39. Italy, and a part of the south of France, would probably be partially cultivated from the influence of the Carthaginians in Sicily and Marseilles; but the north of France, and the rest of Europe, appear to have been chiefly, if not entirely, in a wild

state, and the scene of the pastoral and hunting employments of the nomadic nations, the Kelts or Celts, the Goths, and the Slaves.

40. The Indian and Chinese nations appear to be of equal antiquity with the Egyptians. Joseph de Guignes, an eminent French Oriental scholar, who died in the first year of the present century, has written a memoir (in 1759, 12mo.), to prove that the Chinese were a colony from Egypt: and M. de Guignes, a French resident in China, who published at Paris a Chinese dictionary in 1813, is of the same opinion. The histories of the Oriental nations, however, are not yet sufficiently developed from the original sources, to enable us to avail ourselves of the information they may contain as to the agriculture of so remote a period as that now under consideration.

41. With respect to the American nations during this period, there are no facts on record to prove either their existence or their civilisation, though Bishop Huet, and the Abbé Clavigero, think that they also are descendants of Noah, who, while in a nomadic state, arrived in the western, through the northern parts of the eastern continent.

CHAP. II.

History of Agriculture among the Romans, or from the Second Century B. C. to the Fifth Century of our æra.

42. We have now arrived at a period of our history where certainty supplies the place of conjecture, and which may be considered as not only entertaining but instructive. The attention of the Romans to agriculture is well known. The greatest men amongst them applied themselves to the study and practice of it, not only in the first ages of the state, but after they had carried their arms into every country of Europe, and into many countries of Asia and Africa. Some of their most learned men, and one of their greatest poets wrote on it; and all were attached to the things of the country. Varro, speaking of the farms of C. Tremellius Scrofa, says, "they are to many, on account of their culture, a more agreeable spectacle than the royally ornamented edifices of others." (Var. de R. R. lib. i. cap. 2.) In ancient times, Pliny observes, the lands were cultivated by the hands even of generals, and the earth delighted to be ploughed with a share adorned with laurels, and by a ploughman who had been honored with a triumph. (Nat. Hist. lib. xviii. c. 3.) The Romans spread their arts with their conquests; and their agriculture became that of all Europe at an early period of our æra.

43. The sources from which we have drawn our information being first related, we shall review, in succession, the proprietorship, occupancy, soil, culture, and produce of Roman agriculture.

SECT. I. Of the Roman Agricultural Writers.

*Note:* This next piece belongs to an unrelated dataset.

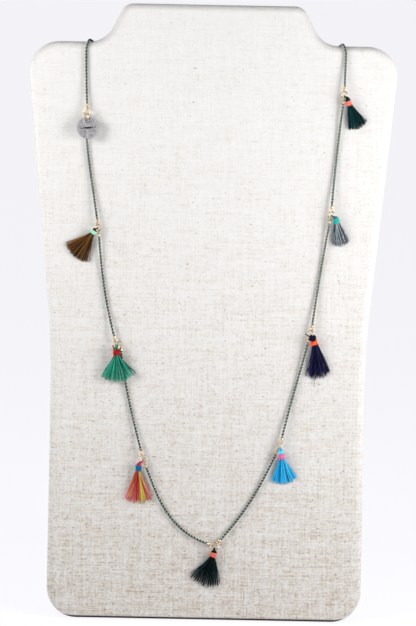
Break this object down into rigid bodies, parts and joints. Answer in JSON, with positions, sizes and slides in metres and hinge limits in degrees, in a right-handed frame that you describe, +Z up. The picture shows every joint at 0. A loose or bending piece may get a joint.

44. The Roman authors on agriculture, whose works have reached the present age, are Cato, Varro, Virgil, Columella, Pliny, and Palladius. There were many more, whose writings are lost. The compilation of Constantine Poligonat, or, as others consider, of Cassius Bassus, entitled Geoponicka, already mentioned (18.), is also to be considered as a Roman production, though published in the Greek language at Constantinople, after the removal thither of the seat of government.

45. M. Porcius Cato, called the Censor, and the father of the Roman rustic writers, lived in the seventh century of the republic, and died at an extreme old age, B. C. 150. He recommended himself, at the age of seventeen, by his valor in a battle against Annibal; and afterwards rose to all the honors of the state. He particularly distinguished himself as censor, by his impartiality and opposition to all luxury and dissipation; and was remarkably strict in his morals. He wrote several works, of which only some fragments remain, under the titles of Origines and De Re Rustica. The latter is the oldest Roman work on agriculture: it is much mutilated, and more curious for the account it contains of Roman customs and sacrifices, than valuable for its georgical information.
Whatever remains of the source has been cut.